5. Structural and Practical Barriers
- Liquidity and Daily Pricing:
- DC systems built for daily liquidity and valuation; private markets are illiquid and valued infrequently.
- Solutions include “liquidity sleeves” in TDFs and evolving valuation practices (now monthly or, for some private credit, daily).
- “Either the chassis in 401 needs to change... or, what’s more likely is... we... work on daily pricing all of the various different private markets.” (22:16)
- Adoption Pace:
- Most people underestimate the complexity and decision hurdles, wrongly expecting swift mass movement.
- “Most people don’t understand the decision making processes ... It is going to take one by one, engaging with plan sponsors...” (23:24)
6. Where Change Is Happening First (and Where It Isn’t)
- Managed accounts and “pooled employer plans” are already adding evergreen private market vehicles.
- Custom TDFs are beginning to experiment.
- Off-the-shelf funds will be slowest, as organizations need education and regulatory certainty.
- New DOL statements and potential safe harbors may help, but education is a drawn-out process. (24:19)
7. Future Outlook for Private Markets in DC Plans
- “It’s not an if, it’s really a when. There’s no doubt in my mind... we will see very meaningful allocations within that D.C. market to private markets... It will be a hockey stick, but it’s not going to be a hockey stick in the next couple of months or a couple of quarters. It really is going to take years for this to play out.” (26:41)
- Near-term (3–5 years): Most growth via managed accounts and custom funds; off-the-shelf TDF shift will be slowest.
8. Which Private Asset Classes First?
- Managed accounts: All private asset classes will be available quickly.
- Custom TDFs: Expect private credit to be first (thanks to easier liquidity/daily pricing), with private equity and real estate following. (27:41)
9. Market Impact and Manager Skill
- As more companies stay private longer, the investible universe expands.
- Selection skill will distinguish performance as capital surges in:
- “The difference between a top quartile manager and a fourth quartile manager could be a couple thousand basis points.” (28:56)
Notable Quotes & Memorable Moments
- “More than 100 million Americans have a defined contribution balance. And it really is becoming the primary vehicle for people to save for retirement.” — Eric Mogelof (06:13)
- “There is very little money in D.C. today that’s in alternatives or private markets, small amounts... virtually all of the allocations today are sitting in public markets.” — Eric Mogelof (11:19)
- “Most people don’t understand the decision making processes around how a target date fund gets on a platform... there are real barriers that have to be overcome. And so that’s why I don’t see this as a massive revolution.

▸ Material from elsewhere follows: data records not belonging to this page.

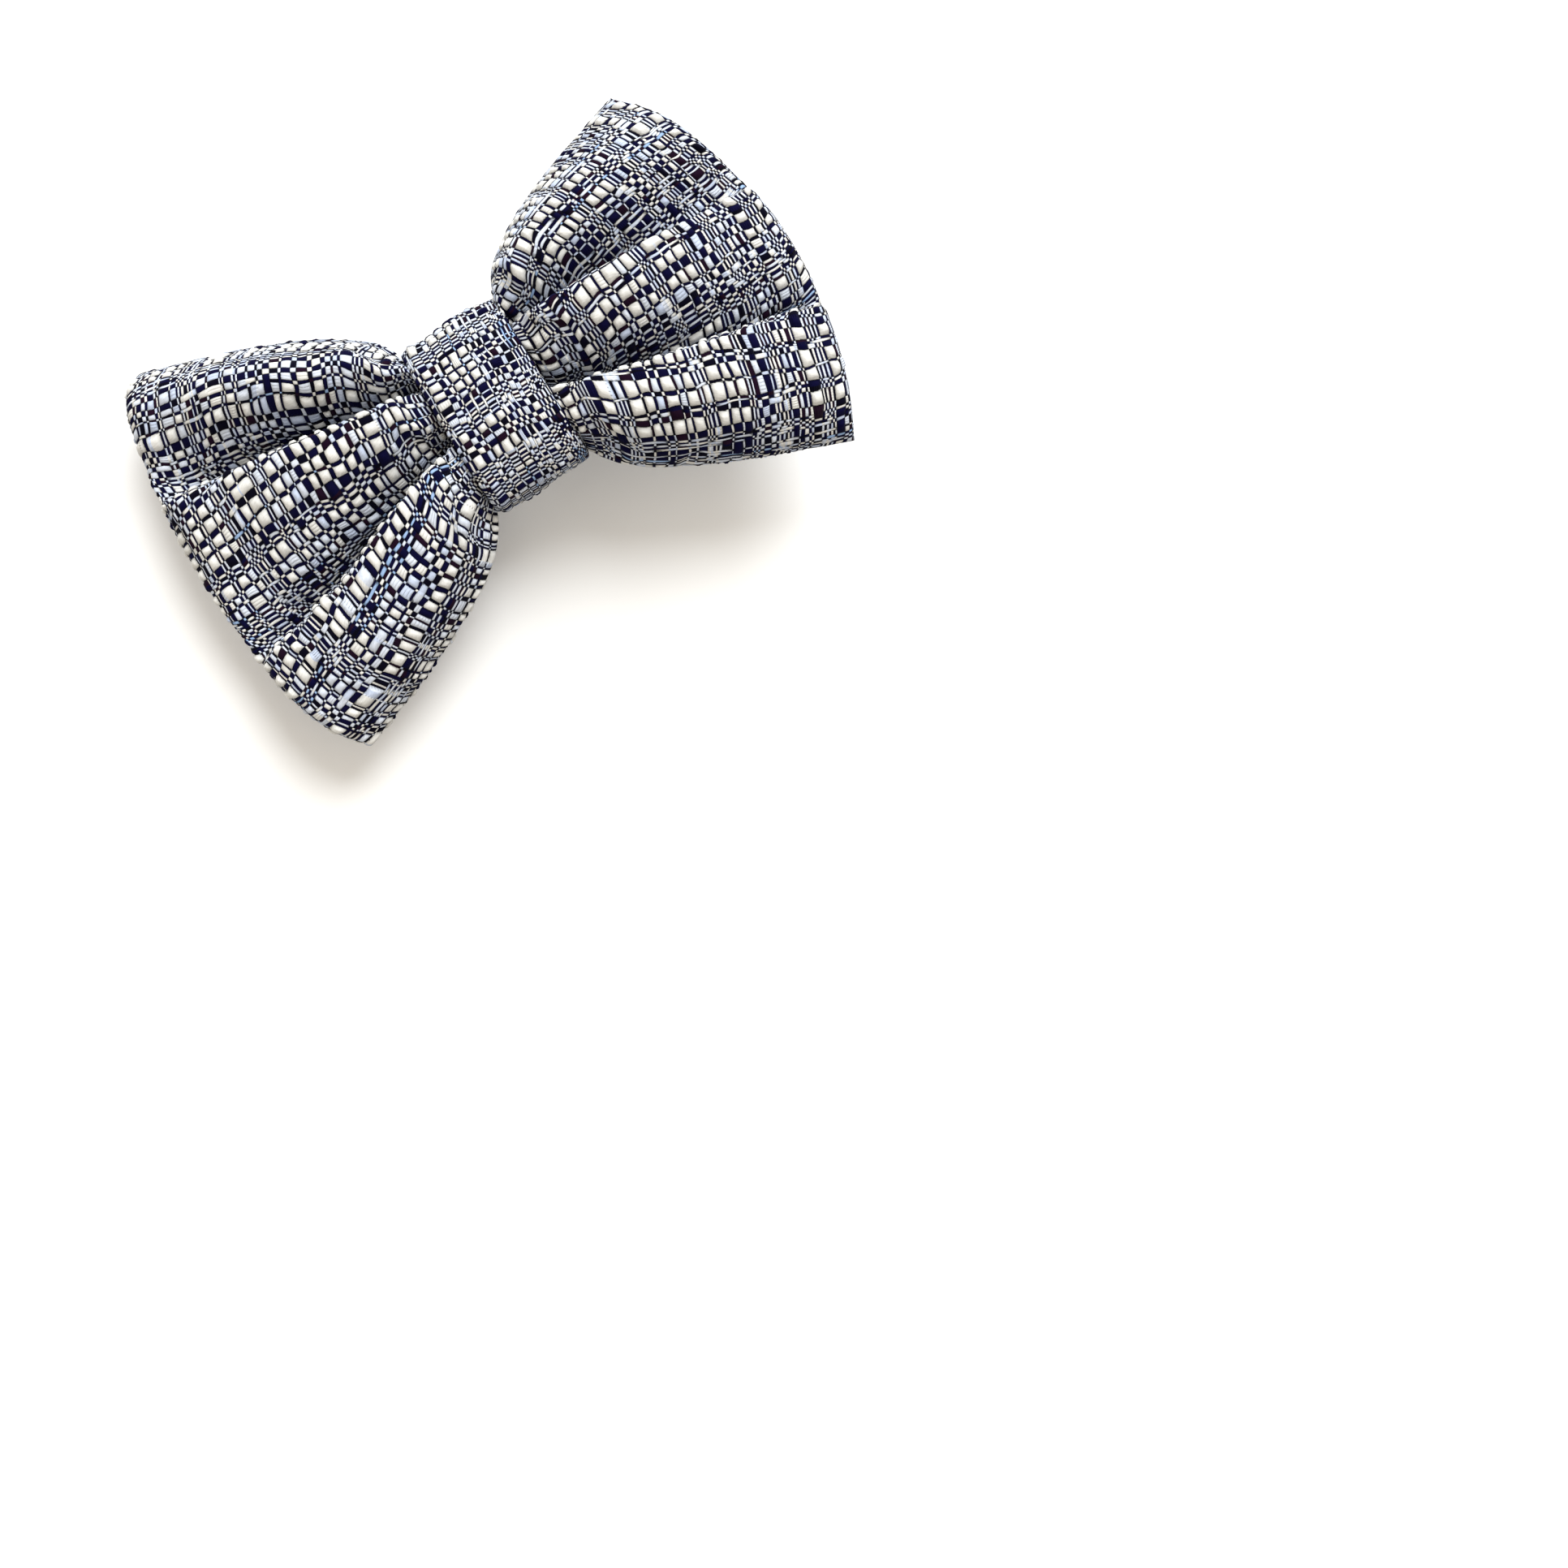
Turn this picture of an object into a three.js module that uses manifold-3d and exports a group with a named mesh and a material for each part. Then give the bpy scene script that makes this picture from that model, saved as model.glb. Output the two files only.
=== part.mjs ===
// A clip-on bow tie: two stuffed, pleated wings bound at the waist, a cloth knot band round them,
// and a double-jawed spring clip sewn on behind. Millimetres. The bow stands as it is worn:
// +X runs along the bow, +Z is up and -Y is the front. The origin is in the middle of the shut
// clip's gap, where the wearer's collar is held. The left wing and jaw are the right ones mirrored.
import * as THREE from "three";
import { mergeVertices } from "three/addons/utils/BufferGeometryUtils.js";
import Module from "manifold-3d";

const wasm = await Module();
wasm.setup();

const CLOTH = 0.9; // cloth with its fused interfacing
const GAP = 0.3; // between touching pieces

// Bow
const HALF_LENGTH = 59; // from the middle to the outer edge, at half height
const CORNER_X = 49; // where the outer edge meets the upper and lower edges
const CORNER_Z = 37.5;
const WAIST_Z = 11.5; // half height where the thread binds the wings
const FLARE_X = 9.9; // where the wings leave the knot
const FLARE_Z = 13;
const FLARE_POWER = 0.5; // below 1, so the edge bulges as it leaves the knot
const WAIST_DEPTH = 6; // half depth of the bound waist
const FLARE_DEPTH = 6.9; // half depth just inside the knot
const OUTER_DEPTH = 3.4; // half depth near the outer edge
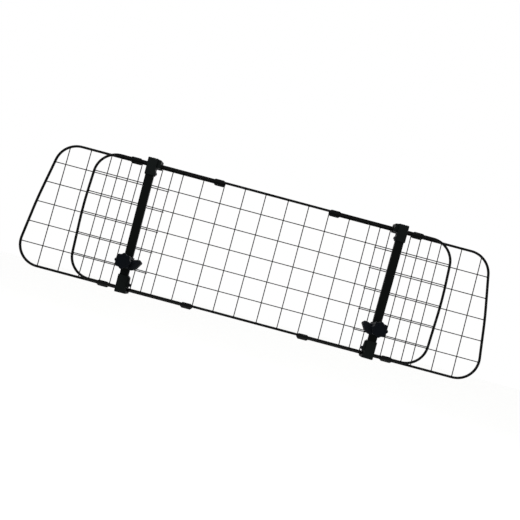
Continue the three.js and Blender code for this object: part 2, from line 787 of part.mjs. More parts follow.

I see this as a normal natural evolution.” — Eric Mogelof (23:24)
- “It’s not an if, it’s really a when... There’s no doubt in my mind in a decade from now we will see very meaningful allocations within that D.C. market to private markets... But it’s not going to be a hockey stick in the next couple of months or a couple of quarters. It really is going to take years for this to play out.” — Eric Mogelof (26:41)
- “Manager really matters. The difference between a top quartile manager and a fourth quartile manager could be a couple thousand basis points.” — Eric Mogelof (28:56)
Timestamps for Important Segments
- Retirement market structure and size: 05:27–06:35
- Asset allocation in IRAs/DBs: 06:42–09:15
- DC Plan history and evolution: 09:20–11:19
- Three routes to private markets in DC: 11:54–14:53
- Major target date fund providers & fee orientation: 15:03–16:38
- Barriers to changing TDF allocations: 16:47–19:14
- Net inflows/outflows to DC and IRAs: 19:32–20:14
- Custom funds and managed accounts as leading edge: 20:22–21:14, 24:19
- Liquidity/daily pricing challenges: 21:14–23:14
- Misconceptions about speed and process: 23:14–24:17
- Where adoption is occurring: 24:17–26:12
- Long-term outlook (“it’s not an if, it’s a when”): 26:41–27:32
- Which private asset classes first: 27:41–28:23
- Impact on managers and industry: 28:23–29:26
Tone and Takeaways
Eric Mogelof delivers a frank, well-structured assessment of what's driving (and slowing) the inclusion of private markets in 401(k) plans. The conversation is rooted in practical detail and industry structure, with a measured optimism about eventual large-scale adoption. For investors, industry professionals, and retirement savers, the episode demystifies the real hurdles and the plausible timelines—and highlights the critical role of governance, regulation, and education in this quiet evolution of American retirement funding.